Main Mission: Noodles
For 60 minutes, make a dish using the kind of noodles distributed by the mystery box's winner, who was safe from elimination and did not compete in this mission: Dang-myeon (Son Ho-young), Pasta (Lee Gye-in, Shin Eun-jung), Memil-myeon (Hwayobi, Henry), Ssal-guksu-myeon (Shin Bong-sun, Jiyul), So-myeon (Seo Hye-jeong, Kim Sung-soo), Kal-guksu-myeon (Tony An)

===Episode 2 (March 1)===
Mystery Box: Chef Kang Leo
For 60 minutes, make exactly anything that chef Kang Leo has made after observing his cooking process and tasting his dish. The winner could choose the main mission's theme ingredient first and could distribute its to other contestants.
Main Mission: Jang (장; Korean sauces and pastes)
For 60 minutes, make a dish using the kind of sauce or paste distributed by the mystery box's winner: Ganjang (Kim Sung-soo, Hwayobi, Fei), Gochujang (Lee Kye-in, Shin Bong-sun, Henry), Doenjang (Shin Eun-jung, Tony An, Son Ho-young)

===Episode 3 (March 8)===
Mystery Box: Manager
For 60 minutes, make dish using anything brought back (from ingredients to tools) by the managers, who have only five minutes (included in the cooking time) to choose the ingredients.
Main Mission: Gyeran-mari
For 10 minutes, make a gyeran-mari with ten eggs after observing the dish of Kim Seung-min, MasterChef Korea Season 1's winner. The mystery box's winner was safe from elimination and did not compete in this mission.

===Episode 4 (March 15)===
Mystery Box: Three-layer picnic box
For 60 minutes, make a meal suitable for spring picnic and arrange in three layers of box (one for rice, one for fruit and one for side dish).
Main Mission: Bibimbap
Taste chef Kim Sohyi's bibimbap and guess the ingredients in it (out of 21). Each contestant was called in to do the mission which would be stopped when they guess a wrong ingredient. Who have the least answers would be eliminated. The mystery box's winner was safe from elimination and did not compete in this mission.

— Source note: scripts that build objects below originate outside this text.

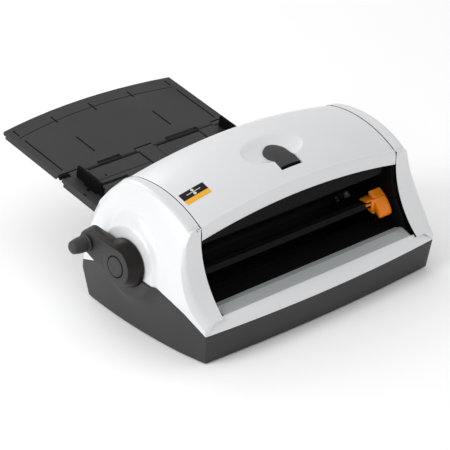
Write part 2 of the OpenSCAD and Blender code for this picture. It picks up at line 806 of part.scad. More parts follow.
module tray_extension() {
    color(charcoal) on_tray() difference() {
        union() {
            translate([0, 0, -tray_t + 1]) linear_extrude(tray_t - 1) extension_outline();
            for (x = extension_knuckles) knuckle(x[0], x[1], 1);
            both_sides() translate([tray_half - 2.5, 6, -tray_t - 2]) cube([2.5, 88, 4]);
        }
        fold_rod(-tray_half, tray_half, fold_pin_r + run_gap);
        both_sides() {
            groove(groove_x, 8, 73, 1.8);
            groove(groove_x, 83, 94, 1.8);
            groove(54.5, 20, 52, 1.8);
            groove(54.5, 84, 97, 1.8);
        }
        groove(0, 84, 99, 1.8);
        translate([0, 0, -groove_d]) linear_extrude(3) difference() {
            translate([-112, 70]) square([224, 25]);
            translate([0, arc_at - 0.5]) circle(r = arc_r, $fn = 240);
            difference() {
                translate([-130, 60]) square([260, 60]);
                translate([0, arc_at + 0.5]) circle(r = arc_r, $fn = 240);
            }
        }
    }
}
module tray_hinge_pin() {
    color(steel) on_tray() fold_rod(-106, 111, fold_pin_r);
}

module edge_guide() {
    on_tray() {
        difference() {
            union() {
                translate([100, -56, loose]) cube([3, 48, 13]);
                translate([92, -44, loose]) cube([14, 20, 1.4]);
            }
            translate([96, -62, 9]) rotate([-25, 0, 0]) cube([12, 12, 12]);
        }
        translate([100, -36 + loose, -tray_t - 2.4]) cube([3, 4 - 2 * loose, tray_t + 3]);
        translate([94, -40, -tray_t - 2.4]) cube([13, 12, 2]);
    }
}
module right_edge_guide() { color(black) edge_guide(); }
module left_edge_guide() { color(black) mirror([1, 0, 0]) edge_guide(); }

placed() base_pan();
placed() base_feet();
placed() bottom_screws();
placed() left_fairing();
placed() right_fairing();
placed() front_bezel();
placed() exit_shelf();
placed() rear_cover();
placed() left_frame();
placed() right_frame();
placed() tie_rods();
placed() throat_floor();
placed() cutter_bed();
placed() cutter_rail();
placed() crank_bush();
placed() lid_hinge_pins();
placed() feed_table();
placed() tray_hinge_pin();
placed() cartridge_frame();
placed() roller_bushes();
placed() crank_arm();
placed() crank_cap();
placed() crank_shaft();
placed() shaft_clip();
placed() knob_pin();
placed() crank_knob();
placed() upper_roller_shaft();
placed() upper_roller_sleeve();
placed() upper_roller_gear();
placed() lower_roller_shaft();
placed() lower_roller_sleeve();
placed() lower_roller_gear();
placed() upper_film_core();
placed() upper_film_roll();
placed() lower_film_core();
placed() lower_film_roll();
placed() lid_shell();
placed() smoked_guard();
placed() badge_plate();
placed() latch_button();
placed() latch_hook();
placed() latch_spring();
placed() cutter_handle();
placed() cutter_blade();
placed() tray_extension();
placed() left_edge_guide();
placed() right_edge_guide();
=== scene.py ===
# %% [markdown]
# # A hand-cranked roll laminator
# A silver arched housing sits on a dark base. Its lid is hinged at the rear, a crank on the left turns two
# rubber rollers, an orange cutter slides along the front opening, and a dark tray feeds paper in from
# behind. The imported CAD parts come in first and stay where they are: everything below is built around them.

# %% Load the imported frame
import json
import math

import bmesh
import bpy
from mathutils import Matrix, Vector
from mathutils.geometry import intersect_point_line


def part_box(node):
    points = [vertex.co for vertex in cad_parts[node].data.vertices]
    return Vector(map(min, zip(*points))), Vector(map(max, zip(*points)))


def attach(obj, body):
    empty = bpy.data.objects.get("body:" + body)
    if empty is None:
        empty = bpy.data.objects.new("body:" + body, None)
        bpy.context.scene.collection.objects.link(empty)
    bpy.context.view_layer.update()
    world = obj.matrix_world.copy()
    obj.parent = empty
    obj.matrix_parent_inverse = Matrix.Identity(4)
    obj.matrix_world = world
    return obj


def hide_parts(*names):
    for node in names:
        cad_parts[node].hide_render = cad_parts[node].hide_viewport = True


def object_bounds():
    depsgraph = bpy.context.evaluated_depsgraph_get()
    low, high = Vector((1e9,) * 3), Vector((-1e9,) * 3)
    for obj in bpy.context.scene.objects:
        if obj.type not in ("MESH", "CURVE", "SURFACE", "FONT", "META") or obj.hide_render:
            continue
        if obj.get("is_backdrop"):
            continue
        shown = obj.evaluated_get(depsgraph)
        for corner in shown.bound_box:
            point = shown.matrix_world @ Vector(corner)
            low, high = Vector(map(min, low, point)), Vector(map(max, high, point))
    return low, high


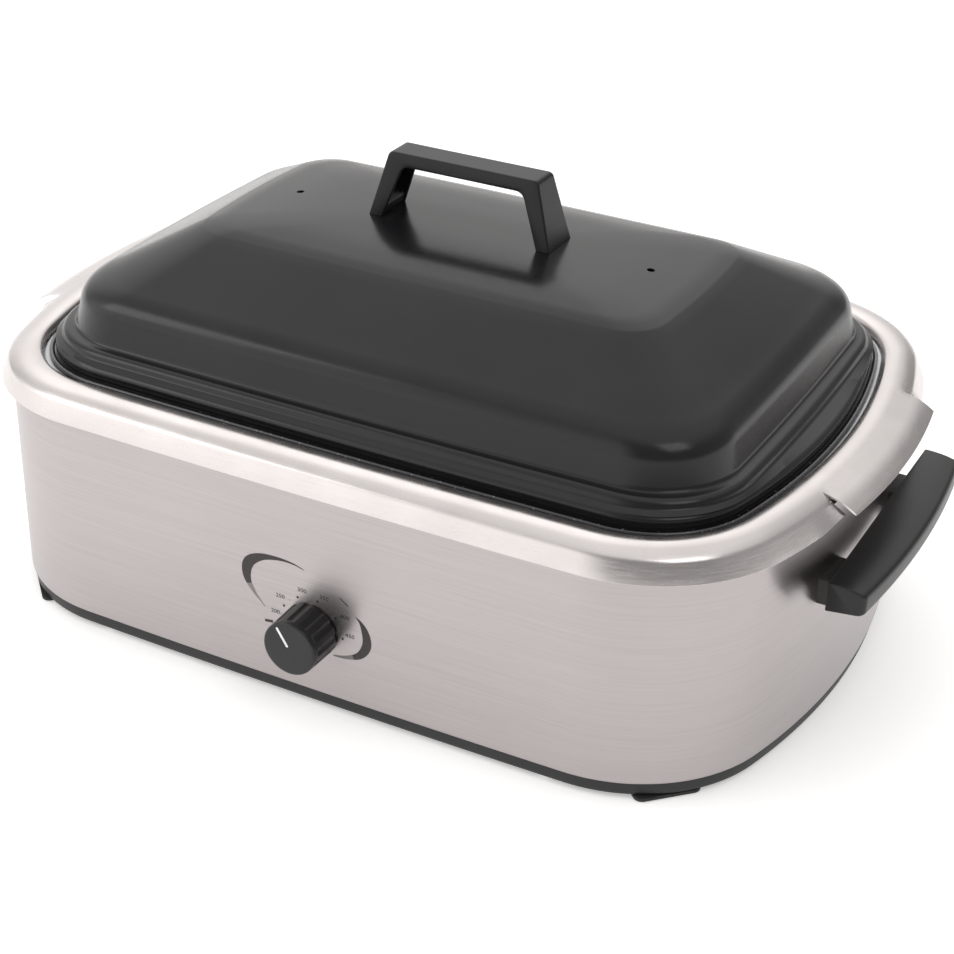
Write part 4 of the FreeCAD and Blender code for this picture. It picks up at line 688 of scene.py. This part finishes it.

Result (sort by mission execution order): Kim Sung-soo (9), Son Ho-young (10), Shin Eun-jung (10), Tony An (8), Shin Bong-sun (9), Henry (9)

===Episode 5 (March 22)===
Mystery Box: Dairy product
For 60 minutes, make a meal suitable for children using dairy products in the box. Two child chefs appeared as the special judges for this mission.
Main Mission: Waffle
For 60 minutes, make a special waffle dish. The mystery box's winner was safe from elimination and did not compete in this mission.

===Episode 6 (March 29)===
Team Mission: Jun Ji-hyun's mission
For 2 hours, make a three-meal menu for a party of 47 female guests. Five contestants divided into two teams whose the leader are the mystery box's winner and the best dish's contestant in previous episode. Guests would vote directly for their favorite dish by pressing the corresponding color button of the team.
- Red Team (win): Shin Bong-sun (leader), Fei
- Blue Team (lose): Hwayobi (leader), Shin Eun-jung, Son Ho-young
Main Mission: Fridge's leftover foods
For 60 minutes, make a dish using the leftover foods in fridge. Only two members of the losing team competed in this mission, team leader Hwayobi decided that she and Shin Eun-jung would compete, i.e. Son Ho-young was safe from elimination and did not compete in this mission.

===Episode 7 (April 5)===
Mystery Box: Healthy food
For 30 minutes, make a simple and healthy breakfast using the ingredients in the box. The winner could choose the main mission's theme ingredient first.
Main Mission:
For 60 minutes, make a dish using the theme ingredient chosen by another contestant. Except the mystery box's winner, after choosing the theme ingredient, all contestants had to invert the cooking place included their theme ingredient chosen.
- Before: Son Ho-young (Crab), Shin Bong-sun (Chicken), Hwayobi (Pork), Fei (Clam)
- After: Son Ho-young (Crab), Shin Bong-sun (Pork), Hwayobi (Clam), Fei (Chicken)

===Episode 8 (April 12)===
Final Mission:
For 2 hours, make a Korean three-course meal (Appetizer – Main course – Dessert).

Some guests appeared as supporters: former contestants such as Lee Kye-in, Seo Hye-jeong, Shin Eun-jung, Hwayobi, and other celebrities such as Park Jin-young, Kim Sook, Park Hwi-soon, Danny Ahn, Jia (Miss A), 15& and Baek A-yeon.